In this stage of development, a child is egocentric - the child considers things from their own point of view and imagines that everyone shares this view because it is the only one possible. The center of a child's world is based on their belief that the world, and the people in it, are there to satisfy the needs of that child. It is this belief that allows Quin to believe that she can be God.
Moral realism, the strong belief of right and wrong, is active in this 5-year-old. The child believes everyone shares this foundation. Children begin to respect and insist on obedience of rules at all times and are not able to take anything such as motives into account.

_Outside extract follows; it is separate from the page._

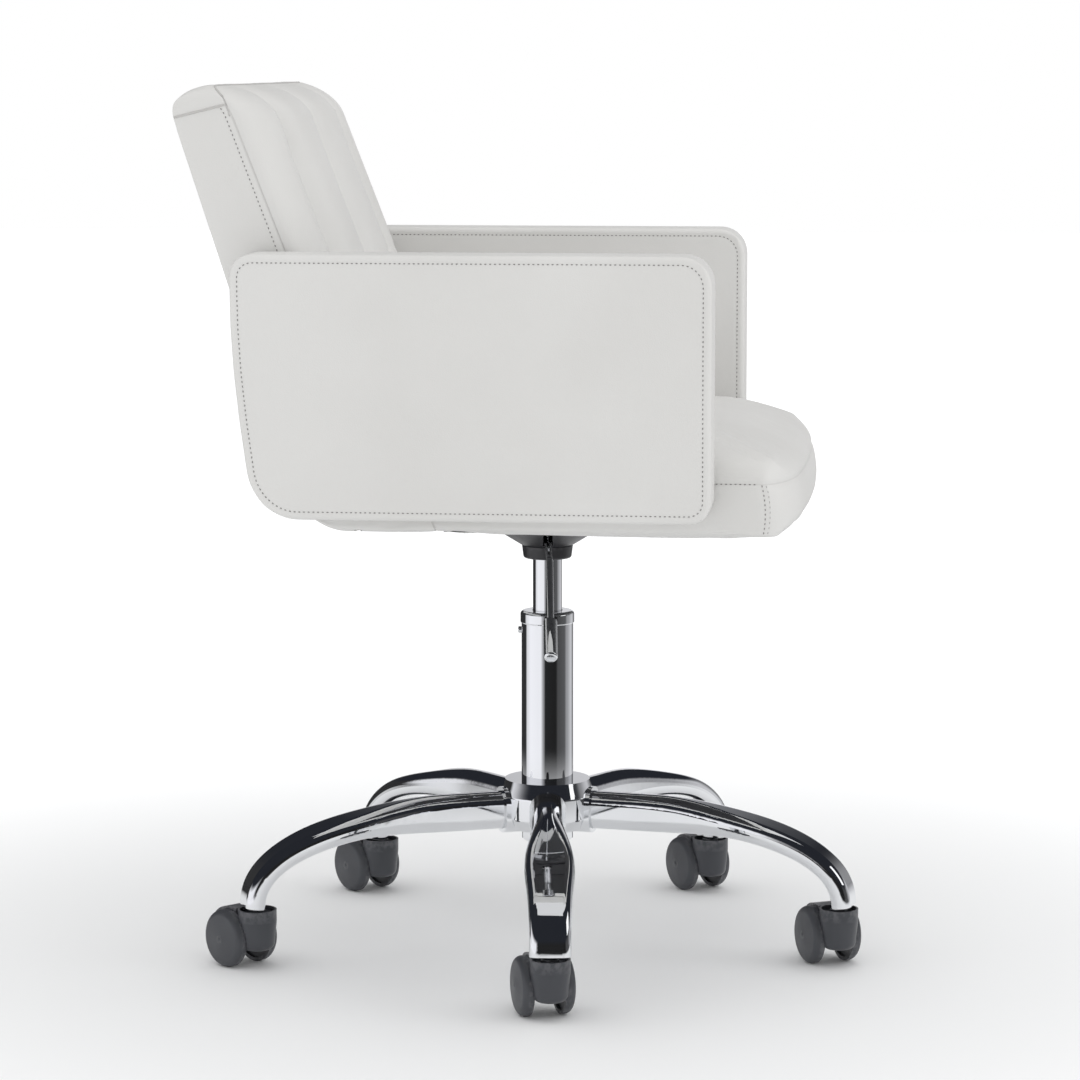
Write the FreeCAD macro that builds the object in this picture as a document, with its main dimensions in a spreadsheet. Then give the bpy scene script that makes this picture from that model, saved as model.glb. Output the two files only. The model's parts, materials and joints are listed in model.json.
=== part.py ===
import FreeCAD, Part
import math
import os
import Sketcher

# Rolling upholstered armchair on a five-leg base with a gas lift, in millimetres.
# Origin on the floor under the column, +Z up. The sitter faces -Y; the lever is on the sitter's right, -X.

doc = FreeCAD.newDocument("rolling_armchair")


# ---------------------------------------------------------------- driving sizes

sizes = {
    # fits and gaps
    "running_gap": (0.05, "radial clearance of every turning or sliding fit"),
    "press_gap": (0.02, "radial clearance between pieces that are pressed together"),
    "socket_gap": (0.12, "clearance round a leg in its hub socket"),
    "body_gap": (0.4, "clearance between pieces of different moving bodies"),
    "pad_gap": (0.8, "clearance round upholstered pieces"),
    # five-leg base
    "stem_circle_r": (290.0, "column axis to castor stem axis"),
    "hub_top_z": (166.0, "top face of the hub"),
    "hub_bottom_z": (119.0, "bottom face of the hub"),
    "hub_top_r": (41.0, "radius of the hub's top face"),
    "hub_waist_r": (45.5, "largest radius of the hub's barrel"),
    "hub_foot_r": (39.0, "radius of the hub's bottom face"),
    "hub_round": (5.0, "rounding of the hub's barrel"),
    "rim_reach_r": (47.0, "column axis to the rim of a leg socket"),
    "rim_wall": (4.0, "wall of the rim round a leg"),
    "leg_root_r": (33.0, "column axis to the inner end of a leg"),
    "leg_axis_z": (137.5, "height of the legs' straight part"),
    "leg_root_width": (27.0, "leg width in the hub"),
    "leg_root_height": (36.0, "leg height in the hub"),
    "leg_flat_width": (47.0, "leg width where it is flattest"),
    "leg_flat_height": (20.5, "leg thickness where it is flattest"),
    "leg_tip_width": (38.0, "leg width over the castor"),
    "leg_tip_height": (19.0, "leg thickness over the castor"),
    "leg_arch_start_r": (108.0, "where the leg's arch begins"),
    "leg_tip_out": (4.5, "leg tip's axis beyond the stem axis"),
    "leg_wall": (2.0, "wall of the leg tube"),
    "leg_lift": (3.0, "leg tip above the castor's collar"),
    "stem_bush_r": (8.0, "outer radius of the bush that takes the castor stem"),
    "stem_bush_len": (24.0, "length of that bush"),
    # castors
    "wheel_r": (27.5, "castor wheel radius"),
    "wheel_inner": (14.6, "castor mid plane to the wheel's inner face"),
    "tread_width": (4.6, "width of the tread"),
    "dome_rise": (7.8, "rise of the wheel's domed face"),
    "dome_round": (6.0, "rounding from the tread to the dome"),
    "trail": (25.0, "stem axis to wheel axle"),
    "collar_z": (57.0, "top of the castor's collar"),
    "collar_r": (18.4, "radius of the castor's collar"),
    "collar_foot_r": (15.6, "radius at the foot of the castor's stem housing"),
    "collar_foot_z": (18.0, "bottom of the castor's stem housing"),
    "collar_wall": (1.8, "wall round the collar's recess"),
    "collar_recess": (4.0, "depth of the recess in the collar's top"),
    "stem_boss_r": (8.2, "boss round the stem inside the recess"),
    "stem_r": (5.5, "castor stem radius"),
    "stem_seat_z": (32.0, "bottom of the stem in the housing"),
    "stem_top": (21.0, "stem above the collar"),
    "axle_r": (3.0, "castor axle radius"),
    "axle_half": (22.0, "half the castor axle's length"),
    "hood_gap": (0.7, "hood clearance at the wheels"),
    # column and gas lift
    "column_r": (25.0, "outer tube radius"),
    "column_wall": (1.6, "outer tube wall"),
    "column_bottom_z": (106.0, "lower end of the outer tube"),
    "column_top_z": (318.0, "upper end of the outer tube"),
    "base_plate": (4.0, "end plate of the outer tube"),
    "bearing_height": (6.0, "thrust bearing"),
    "bush_len": (78.0, "guide bush in the outer tube"),
    "cap_height": (12.0, "ring that caps the outer tube"),
    "cap_lip": (1.0, "that ring beyond the outer tube"),
    "cap_round": (3.5, "rounding of that ring's top"),
    "screw_z": (310.5, "height of the clamping screw"),
    "screw_r": (2.0, "shank radius of that screw"),
    "screw_head_r": (3.2, "head radius of that screw"),
    "screw_head_len": (3.4, "head length of that screw"),
    "cylinder_r": (14.0, "gas cylinder radius"),
    "cylinder_wall": (2.0, "gas cylinder wall"),
    "cylinder_bottom_z": (172.0, "lower end of the gas cylinder"),
    "cylinder_top_z": (411.0, "upper end of the gas cylinder"),
    "cylinder_end": (12.0, "seal at the gas cylinder's lower end"),
    "cylinder_cap": (10.0, "valve block at the gas cylinder's top"),
    "rod_r": (5.0, "piston rod radius"),
    "rod_foot_z": (97.0, "lower end of the piston rod"),
    "rod_top_z": (268.0, "upper end of the piston"),
    "piston_len": (12.0, "piston length"),
    "shoulder_r": (9.0, "shoulder of the piston rod"),
    "clip_r": (9.0, "clip on the piston rod"),
    "clip_height": (2.5, "thickness of that clip"),
    # seat carrier
    "seat_collar_z": (381.0, "underside of the collar round the gas cylinder"),
    "seat_collar_r": (24.5, "radius of that collar"),
    "seat_collar_len": (12.0, "height of that collar"),
    "dish_mid_r": (44.0, "dish radius at its middle"),
    "dish_mid_z": (405.5, "dish height at its middle"),
    "dish_rim_r": (72.0, "dish radius at its rim"),
    "dish_wall": (2.4, "dish wall"),
    "carrier_plate": (3.0, "thickness of the carrier plate"),
    "carrier_side": (190.0, "side of the carrier plate"),
    "yoke_gap": (16.5, "half the inside width of the carrier's yoke"),
    "yoke_wall": (3.0, "yoke side plates"),
    "socket_wall": (2.4, "wall of the yoke's tube round the gas cylinder"),
    "button_r": (3.0, "release button radius"),
    "button_rise": (8.0, "release button above the gas cylinder"),
    "lever_r": (3.4, "lever rod radius"),
    "lever_turn": (6.7, "lever's turn towards the front, degrees"),
    "lever_pivot_x": (30.0, "column axis to the lever's pivot"),
    "lever_pivot_z": (416.5, "height of the lever's pivot"),
    "lever_low_z": (400.0, "height of the lever where it leaves the dish"),
    "lever_bend_x": (150.0, "column axis to the lever's bend"),
    "lever_drop": (3.0, "fall of the lever to its bend"),
    "lever_end_x": (251.0, "column axis to the lever's end"),
    "lever_end_z": (326.0, "height of the lever's end"),
    "lever_round": (9.0, "bending radius of the lever"),
    "lever_eye_r": (6.5, "eye round the lever's pivot"),
    "pin_r": (2.5, "lever pin radius"),
    "handle_r": (6.2, "handle sleeve radius"),
    "handle_len": (48.0, "handle sleeve length"),
    # seat
    "seat_half": (242.0, "half the width of the seat cushion"),
    "seat_bottom_z": (433.0, "underside of the seat"),
    "seat_top_z": (512.0, "top of the seat cushion"),
    "seat_front_y": (256.0, "column axis to the seat's front"),
    "seat_front_round": (46.0, "rounding of the seat's top front edge"),
    "seat_foot_round": (20.0, "rounding of the seat's lower front edge"),
    "seat_edge_round": (14.0, "rounding of the seat's side edges"),
    "board_half": (224.0, "half the width of the seat board"),
    "board_front_y": (212.0, "column axis to the seat board's front"),
    "board_thick": (12.0, "thickness of the seat board"),
    "board_lift": (3.0, "seat board above the underside of the seat"),
    "dust_cover": (1.0, "thickness of the dust cover"),
    # back
    "back_half": (239.5, "half the width of the back"),
    "back_front_y": (131.0, "front edge of the back at the reference height"),
    "back_rear_y": (206.0, "rear of the back at the reference height"),
    "back_ref_z": (480.0, "reference height for the back's front and rear"),
    "back_front_slope": (0.389, "lean of the back's front edge, y per z"),
    "back_rear_slope": (0.325, "lean of the back's rear, y per z"),
    "back_crown": (30.0, "how far the back cushion stands ahead of its edge"),
    "back_top_z": (834.0, "top of the back"),
    "back_top_round": (34.0, "rounding of the back's top front edge"),
    "back_rear_round": (20.0, "rounding of the back's top rear edge"),
    "back_edge_round": (16.0, "rounding of the back cushion's side edges"),
    "rail_bottom_z": (437.0, "underside of the back rail"),
    "rail_height": (36.0, "height of the back rail"),
    "rail_round": (34.0, "rounding of the back rail"),
    "panel_thick": (12.0, "thickness of the padded rear panel"),
    "back_board_thick": (12.0, "thickness of the back board"),
    "back_board_inset": (30.0, "back board inside the back's outline"),
    # arms
    "arm_inner": (243.0, "mid plane to the inner face of an arm"),
    "arm_thick": (57.0, "thickness of an arm"),
    "arm_top_z": (686.0, "top of the arms"),
    "arm_bottom_z": (451.0, "underside of the arms"),
    "arm_front_y": (175.0, "column axis to the front of the arms"),
    "arm_rear_y": (251.0, "column axis to the rear of the arms"),
    "arm_knee_z": (620.0, "where the rear edge of the arms turns in"),
    "arm_foot_y": (230.0, "column axis to the rear of the arms at the bottom"),
    "arm_edge_round": (6.0, "rounding of the arms' long edges"),
}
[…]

This accounts for the terrible twos, the horrifying threes and the fabulous fours. Two and 3-year-olds are black and white thinkers meaning there are only two answers to all questions - yes or no, I love you, I hate you, stop or go. Thinking in the world of gray (a little right and a little wrong) does not exist for young children. As the child ages, decentering occurs and the child, around the age of 4, begins to look at their world in shades of gray instead of all black and white. The 4-year-old begins to understand other's point-of-view and becomes less combative and more understanding - fabulous.
Often children bite other kids during this stage of development because they don't understand their action is causing another's pain. The child lacks empathy. Often parents try to reason with a child in this developmental stage and offer other options besides biting but the child continues to bite. When a child bites another child, offering the biter an opportunity to see the result of their bite often stops the biting. Show the child the bite-mark; have the biter watch the other child cry and continually saying, "Your teeth did this, bad, no, don't bite again," often slows or stops children from biting.
One of the cutest things that happen during this stage is animism. Animism is when a kid has the belief that everything that exists has some kind of consciousness. Children often believe a car won't start because it is tired or sick, or they punish a piece of furniture when they run into it because it must have been naughty to hurt them. A preoperational child often assumes that everyone and everything is like them. Since the child can feel pain and has emotions, so must everything else.
I laugh when my wife makes one of our grandchildren hit the table or kick a rock that had the evil audacity to hurt them. The kid feels better, the tears stop and the rock seldom suffers from the encounter.
So, Quin is the God of her world. Her egocentric thinking allows her to believe that she controls her world and everyone around her feels just as she feels. Her world - full of pink-ruffled tutus, loving adults, unicorns and hugs - is a pretty great place to live. I don't think I will bust her bubble by informing her that her, "God goal," might be out of reach.
Bill Rutherford is a psychotherapist, public speaker, elementary school counselor, adjunct college psychology instructor and executive chef, and owner of Rutherford Education Group. Please email him at [email protected] or visit www.dietingwithdignity.com.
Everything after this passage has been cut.